[START AVAILABLE DATA]

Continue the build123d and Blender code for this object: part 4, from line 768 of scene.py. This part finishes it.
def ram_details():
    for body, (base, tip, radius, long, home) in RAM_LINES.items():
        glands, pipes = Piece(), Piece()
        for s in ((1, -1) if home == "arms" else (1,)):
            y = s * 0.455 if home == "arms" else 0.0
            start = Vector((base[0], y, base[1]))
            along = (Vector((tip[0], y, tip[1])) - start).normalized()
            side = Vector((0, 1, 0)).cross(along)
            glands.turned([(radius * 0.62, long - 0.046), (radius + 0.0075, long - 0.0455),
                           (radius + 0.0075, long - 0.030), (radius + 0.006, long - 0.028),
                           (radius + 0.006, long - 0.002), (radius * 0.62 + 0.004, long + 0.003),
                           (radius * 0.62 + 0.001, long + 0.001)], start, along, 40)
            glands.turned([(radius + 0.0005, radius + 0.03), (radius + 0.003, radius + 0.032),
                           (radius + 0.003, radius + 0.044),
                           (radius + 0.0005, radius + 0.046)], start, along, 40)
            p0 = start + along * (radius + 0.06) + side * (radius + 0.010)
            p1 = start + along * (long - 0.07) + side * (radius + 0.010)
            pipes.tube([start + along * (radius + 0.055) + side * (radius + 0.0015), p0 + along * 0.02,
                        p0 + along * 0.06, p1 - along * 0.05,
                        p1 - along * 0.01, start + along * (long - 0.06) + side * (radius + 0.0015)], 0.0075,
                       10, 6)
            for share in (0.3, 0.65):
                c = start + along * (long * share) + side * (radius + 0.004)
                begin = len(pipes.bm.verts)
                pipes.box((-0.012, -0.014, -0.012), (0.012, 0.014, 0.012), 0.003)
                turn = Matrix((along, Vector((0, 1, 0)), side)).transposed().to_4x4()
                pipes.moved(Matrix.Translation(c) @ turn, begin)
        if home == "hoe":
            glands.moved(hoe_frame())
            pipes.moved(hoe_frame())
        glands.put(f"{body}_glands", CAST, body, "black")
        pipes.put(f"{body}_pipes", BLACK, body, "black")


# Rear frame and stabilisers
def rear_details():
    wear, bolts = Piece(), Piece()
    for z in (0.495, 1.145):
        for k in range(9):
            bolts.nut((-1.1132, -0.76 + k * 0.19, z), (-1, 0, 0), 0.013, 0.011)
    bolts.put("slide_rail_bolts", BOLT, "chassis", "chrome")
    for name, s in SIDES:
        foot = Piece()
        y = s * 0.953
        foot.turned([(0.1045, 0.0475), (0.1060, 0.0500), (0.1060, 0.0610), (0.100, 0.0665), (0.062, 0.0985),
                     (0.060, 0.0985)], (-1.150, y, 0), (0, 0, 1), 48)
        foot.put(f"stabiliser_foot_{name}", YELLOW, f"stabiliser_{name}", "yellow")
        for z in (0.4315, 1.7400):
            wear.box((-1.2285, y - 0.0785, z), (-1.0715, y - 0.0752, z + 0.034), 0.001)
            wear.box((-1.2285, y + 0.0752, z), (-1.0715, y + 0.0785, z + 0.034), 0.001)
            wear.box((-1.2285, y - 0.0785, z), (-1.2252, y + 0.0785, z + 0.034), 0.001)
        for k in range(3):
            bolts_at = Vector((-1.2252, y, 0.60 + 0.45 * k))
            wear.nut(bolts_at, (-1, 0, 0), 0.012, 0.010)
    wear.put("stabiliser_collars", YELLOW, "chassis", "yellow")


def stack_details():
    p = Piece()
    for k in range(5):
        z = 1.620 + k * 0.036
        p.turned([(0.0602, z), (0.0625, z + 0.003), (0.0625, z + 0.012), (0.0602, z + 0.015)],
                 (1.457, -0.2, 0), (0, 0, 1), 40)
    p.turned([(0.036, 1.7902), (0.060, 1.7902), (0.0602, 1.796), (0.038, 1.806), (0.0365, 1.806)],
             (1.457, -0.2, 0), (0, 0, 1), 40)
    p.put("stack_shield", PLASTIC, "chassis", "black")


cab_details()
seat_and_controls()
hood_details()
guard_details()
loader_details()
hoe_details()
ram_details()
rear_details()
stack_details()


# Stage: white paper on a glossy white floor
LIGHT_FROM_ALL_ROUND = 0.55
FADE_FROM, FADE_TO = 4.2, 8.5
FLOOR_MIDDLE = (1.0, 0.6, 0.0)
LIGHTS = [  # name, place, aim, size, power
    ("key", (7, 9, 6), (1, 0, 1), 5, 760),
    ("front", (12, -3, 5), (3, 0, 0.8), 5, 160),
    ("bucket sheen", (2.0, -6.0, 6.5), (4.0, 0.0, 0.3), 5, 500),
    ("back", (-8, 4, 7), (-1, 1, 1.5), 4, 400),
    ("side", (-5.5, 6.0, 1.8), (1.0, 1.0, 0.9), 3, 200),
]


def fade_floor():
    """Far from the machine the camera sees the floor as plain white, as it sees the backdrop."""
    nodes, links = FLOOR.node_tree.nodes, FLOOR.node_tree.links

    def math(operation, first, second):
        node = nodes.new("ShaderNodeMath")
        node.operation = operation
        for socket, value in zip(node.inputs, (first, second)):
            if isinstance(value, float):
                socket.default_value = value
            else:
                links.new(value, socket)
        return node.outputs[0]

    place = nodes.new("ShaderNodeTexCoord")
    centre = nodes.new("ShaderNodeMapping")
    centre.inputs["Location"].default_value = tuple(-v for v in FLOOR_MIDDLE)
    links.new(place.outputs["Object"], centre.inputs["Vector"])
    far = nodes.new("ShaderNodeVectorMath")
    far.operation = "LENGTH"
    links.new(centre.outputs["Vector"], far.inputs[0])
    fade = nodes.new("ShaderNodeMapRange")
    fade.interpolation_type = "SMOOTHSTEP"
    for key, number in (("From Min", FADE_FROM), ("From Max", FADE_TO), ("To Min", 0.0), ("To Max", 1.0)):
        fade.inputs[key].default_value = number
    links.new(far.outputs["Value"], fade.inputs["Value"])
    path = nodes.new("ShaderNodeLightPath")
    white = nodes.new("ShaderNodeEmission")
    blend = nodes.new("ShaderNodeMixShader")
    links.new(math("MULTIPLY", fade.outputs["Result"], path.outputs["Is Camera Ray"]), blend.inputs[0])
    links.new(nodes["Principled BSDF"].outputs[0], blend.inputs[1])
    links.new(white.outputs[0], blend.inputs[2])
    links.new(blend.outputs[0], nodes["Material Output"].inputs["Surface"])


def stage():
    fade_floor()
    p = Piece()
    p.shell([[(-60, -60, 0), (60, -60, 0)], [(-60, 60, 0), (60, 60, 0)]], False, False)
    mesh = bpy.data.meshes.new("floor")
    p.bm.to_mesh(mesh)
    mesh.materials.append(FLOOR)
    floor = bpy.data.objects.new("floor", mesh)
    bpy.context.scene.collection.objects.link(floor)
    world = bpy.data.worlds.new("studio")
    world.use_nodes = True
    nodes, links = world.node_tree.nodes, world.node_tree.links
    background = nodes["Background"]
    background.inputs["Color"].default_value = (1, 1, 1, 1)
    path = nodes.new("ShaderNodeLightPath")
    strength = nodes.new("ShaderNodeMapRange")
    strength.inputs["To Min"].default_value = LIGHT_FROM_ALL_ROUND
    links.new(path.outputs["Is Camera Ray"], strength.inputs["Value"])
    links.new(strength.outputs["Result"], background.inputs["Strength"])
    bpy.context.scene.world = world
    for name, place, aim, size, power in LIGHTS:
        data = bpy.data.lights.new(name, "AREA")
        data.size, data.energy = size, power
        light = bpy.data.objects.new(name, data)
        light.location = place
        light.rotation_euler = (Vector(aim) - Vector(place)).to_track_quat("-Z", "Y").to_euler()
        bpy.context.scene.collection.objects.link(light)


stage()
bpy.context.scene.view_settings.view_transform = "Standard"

[END AVAILABLE DATA]
[START AVAILABLE DATA]

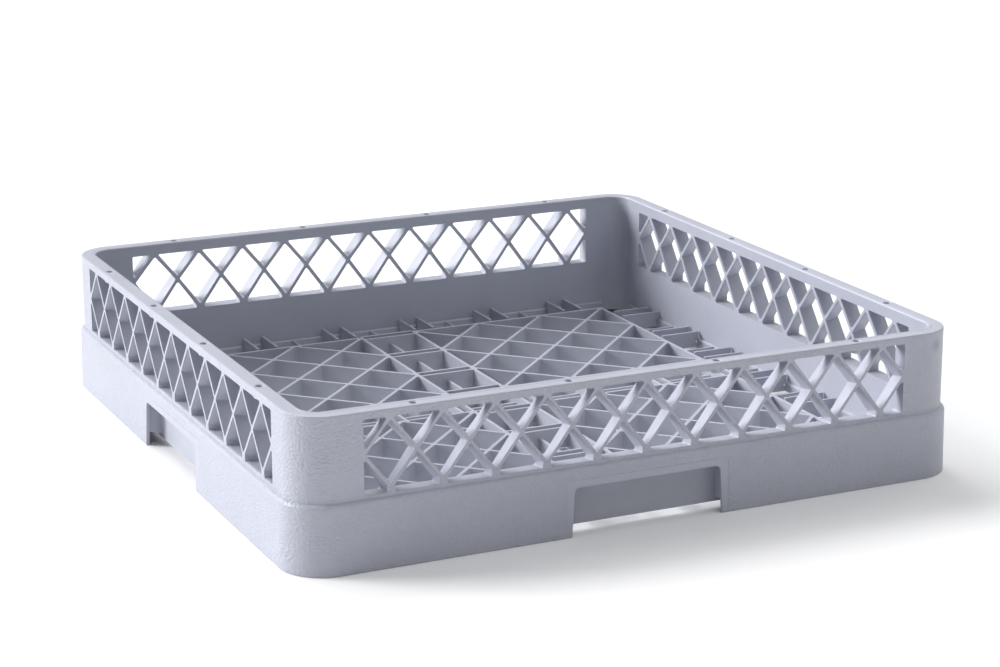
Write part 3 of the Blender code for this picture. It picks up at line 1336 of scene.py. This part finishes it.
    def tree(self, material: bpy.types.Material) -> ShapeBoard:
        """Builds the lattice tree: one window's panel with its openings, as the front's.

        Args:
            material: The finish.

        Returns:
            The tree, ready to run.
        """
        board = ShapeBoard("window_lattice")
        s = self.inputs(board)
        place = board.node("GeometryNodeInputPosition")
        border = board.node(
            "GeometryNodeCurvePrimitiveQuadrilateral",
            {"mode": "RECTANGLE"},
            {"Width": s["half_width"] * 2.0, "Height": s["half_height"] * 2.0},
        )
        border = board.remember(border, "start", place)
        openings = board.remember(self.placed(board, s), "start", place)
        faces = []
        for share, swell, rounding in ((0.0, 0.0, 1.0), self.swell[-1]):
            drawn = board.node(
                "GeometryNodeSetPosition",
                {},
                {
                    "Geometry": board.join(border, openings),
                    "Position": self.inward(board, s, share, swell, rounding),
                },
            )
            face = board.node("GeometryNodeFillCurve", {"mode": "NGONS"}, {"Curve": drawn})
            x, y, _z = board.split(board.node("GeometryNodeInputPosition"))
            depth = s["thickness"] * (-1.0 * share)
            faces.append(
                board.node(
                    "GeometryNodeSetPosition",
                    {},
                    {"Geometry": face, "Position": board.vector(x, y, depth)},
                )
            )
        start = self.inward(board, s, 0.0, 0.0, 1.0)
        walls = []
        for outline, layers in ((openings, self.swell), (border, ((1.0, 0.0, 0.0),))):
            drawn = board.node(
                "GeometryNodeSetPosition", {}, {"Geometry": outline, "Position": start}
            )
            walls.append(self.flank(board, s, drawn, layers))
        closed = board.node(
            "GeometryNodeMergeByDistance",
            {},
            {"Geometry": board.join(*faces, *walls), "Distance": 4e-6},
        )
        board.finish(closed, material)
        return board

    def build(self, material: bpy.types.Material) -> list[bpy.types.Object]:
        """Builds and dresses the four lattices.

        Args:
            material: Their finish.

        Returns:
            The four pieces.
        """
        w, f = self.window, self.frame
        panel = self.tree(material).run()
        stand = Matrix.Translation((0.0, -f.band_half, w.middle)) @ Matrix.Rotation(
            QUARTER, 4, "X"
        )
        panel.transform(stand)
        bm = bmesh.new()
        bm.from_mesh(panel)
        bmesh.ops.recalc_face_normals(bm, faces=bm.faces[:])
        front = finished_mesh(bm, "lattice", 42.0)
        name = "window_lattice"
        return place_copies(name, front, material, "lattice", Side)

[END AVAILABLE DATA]

## [STATED EXERCISE]
Output exactly the lines of the material above from the one containing "Write part 3" up to and including the one containing "material: The finish.".

## [OUTPUT OF THE EXERCISE]
Write part 3 of the Blender code for this picture. It picks up at line 1336 of scene.py. This part finishes it.
    def tree(self, material: bpy.types.Material) -> ShapeBoard:
        """Builds the lattice tree: one window's panel with its openings, as the front's.

        Args:
            material: The finish.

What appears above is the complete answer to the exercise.